As to the third question, whether corporations can “have” virtues or values is a matter of lively debate. A corporation is obviously not the same as an individual. But there seems to be growing agreement that organizations do differ in their practices and that these practices are value driven. If all a company cares about is the bottom line, other values will diminish or disappear.

Quite a few books have been written in the past twenty years that emphasize the need for businesses to define their values in order to be competitive in today’s global economy.

term to know
Virtue Theory
A theory in the study of ethics that emphasizes character and virtue over duties or consequences of actions. Examples are Aristotle’s virtues of integrity, empathy, warmth, courage, conscientiousness, and zeal.

summary
In this lesson, you learned that throughout history, people have pondered what it means to "do what is right.” Some of the main answers have come from the differing perspectives of ethical thought. Utilitarianism is a perspective that values actions producing the greatest good for the greatest number of people. Utilitarianism in practice can involve activities like cost/benefit analyses, majority votes, and strategic planning. Deontology is a perspective that values moral intent over results. Deontology in practice involves the application of consistency and reversibility.

Social justice theory, social contract theory, and communitarianism all focus on society at large. Social justice theory is concerned with the fair distribution of resources, while social contract theory looks at how the rules adapted by smaller communities can be beneficial at a more global level. Communitarianism is the belief that all rights carry certain responsibilities with them. Finally, virtue theory, often attributed to Aristotle, places more importance on practicing virtuous qualities than following set rules.

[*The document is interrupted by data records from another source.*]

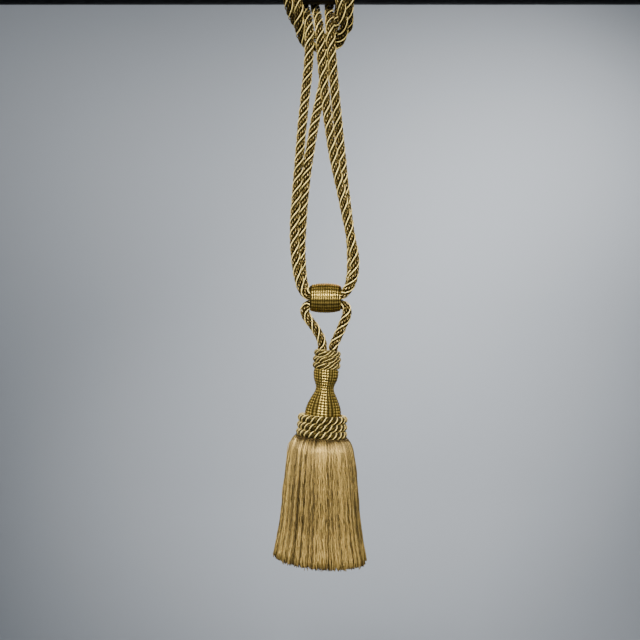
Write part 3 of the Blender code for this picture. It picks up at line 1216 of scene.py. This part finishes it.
@dataclass
class Head:
    """The turned mould, wound with thread from the knot down to the collar."""

    rows: tuple[tuple[float, float], ...] = (
        # depth below the knot's top, radius (mm)
        (18.6, 10.4),
        (19.9, 11.9),
        (21.6, 12.7),
        (25.5, 12.6),
        (30.0, 11.8),
        (33.5, 10.4),
        (36.5, 9.4),
        (39.5, 9.3),
        (42.5, 10.1),
        (47.0, 12.3),
        (51.5, 14.6),
        (56.0, 16.6),
        (60.5, 17.9),
        (64.0, 18.4),
        (67.5, 18.1),
    )
    peg: tuple[tuple[float, float], ...] = ((0.6, 0.0), (0.6, 7.2), (1.2, 7.6), (17.8, 8.4))
    foot: tuple[tuple[float, float], ...] = ((87.0, 17.6), (87.0, 0.0))
    cover: float = 0.8
    # the core shows in the gaps between the laps, and its darker tone is painted shade there
    core_gap_shade_tone: float = 0.25
    winding: Winding = Winding(
        rows, first=19.2, last=67.0, thread=Section(4.8 * MM, 10), pitch=2.7, strokes=27.0,
        steps=162, seed=8, tone=0.13, contrast=0.16,
    )

    def build(self) -> None:
        """Turn the core and wind the thread over it."""
        material = WOUND_THREAD.make()
        waist = tuple((depth, radius - self.cover) for depth, radius in self.rows)
        profile = [(-depth * MM, radius * MM) for depth, radius in self.peg + waist + self.foot]
        core = turned("head_core", profile, 72, TASSEL, material, "thread_gold", self.core_gap_shade_tone)
        winding = self.winding.build("head_winding", TASSEL, material, "thread_gold")
        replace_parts(core, "head")
        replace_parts(winding, "head")
        LOG.info("head: %d faces", len(winding.data.polygons))


@dataclass
class Binding:
    """Turns of laid cord bound round the tassel: dark plies with a bright cord in each groove.

    The rows give each turn's depth below the knot's top and its radius, in mm. The strokes are the
    plies that show round one turn. The wobble is how far a turn rises and falls, in mm, and uneven
    how far its plies run ahead or behind, in radians.
    """

    name: str
    node: str
    rows: tuple[tuple[float, float], ...]
    diameter: float
    strokes: int
    plies: int
    ply_share: float
    groove_cord: Section
    seed: int
    lay: Lay = Lay.LEFT
    steps: int = 240
    wobble: float = 0.25
    uneven: float = 0.2
    seam: float = 0.2

    def rings(self, number: int, offset: float, ahead: float) -> tuple[list[np.ndarray], np.ndarray]:
        """Lay the closed lines of one kind of strand in one turn of the cord.

        Args:
            number: the turn, counted from the top.
            offset: distance of the strands from the cord's centre, in metres.
            ahead: how far the strands lie ahead of the plies, as a share of their spacing.

        Returns:
            The strands' lines and, step by step, the cord's centre.
        """
        depth, radius = self.rows[number]
        chance = np.random.default_rng(self.seed + number)
        waves = chance.uniform(0.0, math.tau, 3)
        lines_wanted = math.gcd(self.strokes, self.plies)
        share = np.arange(self.steps * self.plies // lines_wanted) / self.steps
        around = math.tau * share + self.seam
        rise = self.wobble * np.sin(around + waves[2])
        # each turn is set so that its strokes run on into the next turn's
        start = -self.lay.value * math.pi * number * (self.plies % 2) / self.plies
        # the turns were pulled tight by hand, so the lay is not quite even
        drift = np.sin(2.0 * around + waves[0]) + 0.5 * np.sin(5.0 * around + waves[1])
        drift *= self.uneven
        lines = []
        for line in range(lines_wanted):
            spin = self.lay.value * math.tau * self.strokes / self.plies * share + drift + start
            spin += math.tau * (line + ahead) / self.plies
            out = radius + offset / MM * np.cos(spin)
            height = rise - depth - offset / MM * np.sin(spin)
            ring = np.column_stack((out * np.cos(around), out * np.sin(around), height))
            lines.append(placed(ring * MM, TASSEL))
        heart = np.column_stack((radius * np.cos(around), radius * np.sin(around), rise - depth))
        return lines, placed(heart * MM, TASSEL)

    def build(self, yarn: bpy.types.Material, cord: bpy.types.Material) -> None:
        """Lay every turn.

        Args:
            yarn: the plies' finish.
            cord: the groove cords' finish.
        """
        ply = self.ply_share * self.diameter
        outer = 0.5 * self.diameter
        for number in range(len(self.rows)):
            lines, heart = self.rings(number, outer - 0.5 * ply, 0.0)
            # the plies are painted darker near the cord's heart and in the furrows of their section,
            # brighter on their crests: painted shade and painted highlight
            plies = Threads(
                lines,
                Section(ply, 12, lobes=6, lobe_depth=0.12),
                # a ply twists twice for each time it goes round the cord
                turn=2.0 * math.tau * self.strokes / (self.plies * self.steps),
                ridge=0.3,
                heart=heart,
                reach=(0.2 * self.diameter, 0.62 * self.diameter),
                closed=True,
            ).sweep(f"{self.name}_plies_{number + 1}", yarn)
            lines, heart = self.rings(number, outer - 0.5 * self.groove_cord.diameter, 0.5)
            # the groove cords are painted darker where they sink towards the cord's heart: painted
            # shade
            grooves = Threads(
                lines,
                self.groove_cord,
                heart=heart,
                reach=(outer - 0.8 * self.groove_cord.diameter, outer),
                closed=True,
            ).sweep(f"{self.name}_groove_cords_{number + 1}", cord)
            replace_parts(plies, f"{self.node}_{number + 1}")
            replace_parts(grooves, f"{self.node}_{number + 1}")
        LOG.info("%s: %d turns", self.name, len(self.rows))


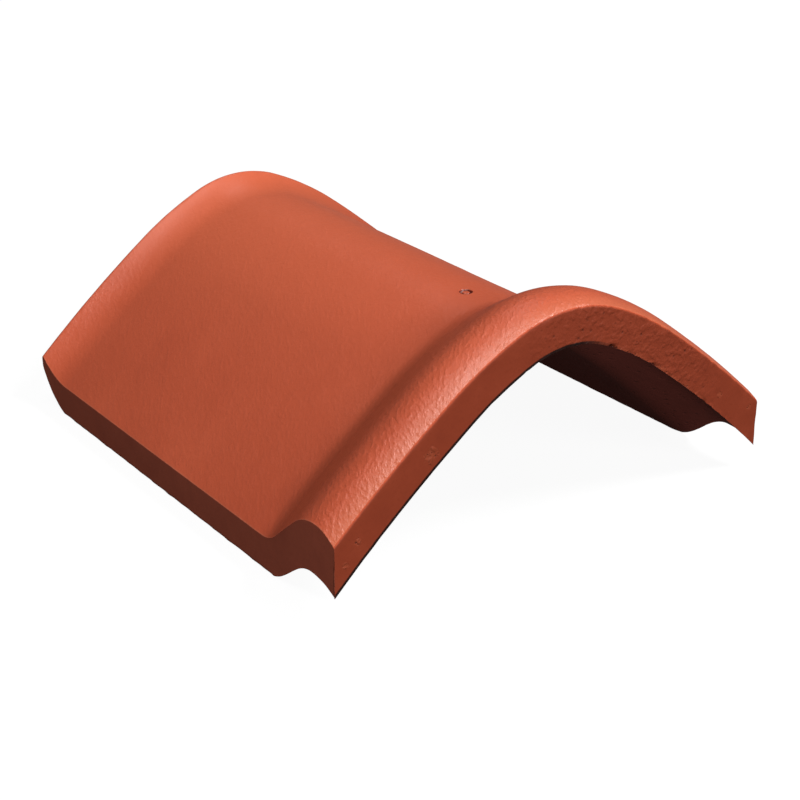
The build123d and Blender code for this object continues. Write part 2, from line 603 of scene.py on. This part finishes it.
def pressed_relief():
    """Height, about 0 on average, of ripples drawn out along the stroke, with grain over them."""
    inputs = [("Ripples", "Float", 400.0), ("Stroke", "Vector", (0.0, 0.0, 0.0)),
              ("Stretch", "Float", 0.5), ("Grain", "Float", 0.3)]
    nodes, given, out = effect("pressed_relief", inputs, [("Height", "Float")])
    turned = nodes.add("ShaderNodeVectorRotate", {"rotation_type": "EULER_XYZ"}, Vector=here(nodes),
                       Rotation=given["Stroke"]).outputs[0]
    parts = nodes.add("ShaderNodeSeparateXYZ", Vector=turned).outputs
    along = nodes.math("MULTIPLY", parts["X"], given["Stretch"])
    drawn = nodes.add("ShaderNodeCombineXYZ", X=along, Y=parts["Y"], Z=parts["Z"]).outputs[0]
    ripples = nodes.add("ShaderNodeTexNoise", Vector=drawn, Scale=given["Ripples"], Detail=1.5,
                        Roughness=0.45)
    finer = nodes.math("MULTIPLY", given["Ripples"], GRAIN_FINENESS)
    grain = nodes.add("ShaderNodeTexNoise", Vector=drawn, Scale=finer, Detail=2.0, Roughness=0.6)
    crests = nodes.fade(ripples.outputs["Fac"], RIPPLE_FROM, RIPPLE_FULL)
    level_crests = nodes.math("SUBTRACT", crests, RIPPLE_MEAN)
    level_grain = nodes.math("SUBTRACT", grain.outputs["Fac"], NOISE_MIDDLE)
    grained = nodes.math("MULTIPLY_ADD", level_grain, given["Grain"], level_crests)
    nodes.put(out, "Height", grained)
    return nodes.tree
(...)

Best of luck in your learning!

Source: THIS TUTORIAL HAS BEEN ADAPTED FROM (1) "BUSINESS LAW AND THE LEGAL ENVIRONMENT" VERSION 1.0 BY DON MAYER, DANIEL WARNER, GEORGE SIEDEL, AND JETHRO K. LIEBERMAN. COPYRIGHT 2011. ISBN 978-1-4533-3050-0. (2) "THE LEGAL AND ETHICAL ENVIRONMENT OF BUSINESS" VERSION 1.0 BY TERENCE LAU AND LISA JOHNSON. COPYRIGHT 2012. ISBN 978-1-4533-2750-0 (LICENSEE PRODUCT: BUSINESS LAW), BOTH SOURCES REPRINTED WITH PERMISSION FROM FLATWORLD.

Terms to Know
Communitarianism

A doctrine that emphasizes the effects of community and society on an individual’s development, de-emphasizing individualism.

Deontology

A doctrine in the study of ethics that looks at an action in isolation to determine if it is right or wrong, as opposed to looking only at its consequences.

Rule Utilitarianism

A form of utilitarianism that looks at a rule and determines its rightness based on utilitarian principles that consider its usefulness.

Social Justice

A doctrine in the study of ethics that considers distribution of wealth, privileges, and opportunities in a society rather than the good of individuals.

Utilitarianism

A doctrine in the study of ethics that considers actions that are useful or most beneficial to the majority to be the right actions (as opposed to other doctrines that consider the acts themselves in isolation from their utility or benefits).

Virtue Theory

A theory in the study of ethics that emphasizes character and virtue over duties or consequences of actions. Examples are Aristotle’s virtues of integrity, empathy, warmth, courage, conscientiousness, and zeal.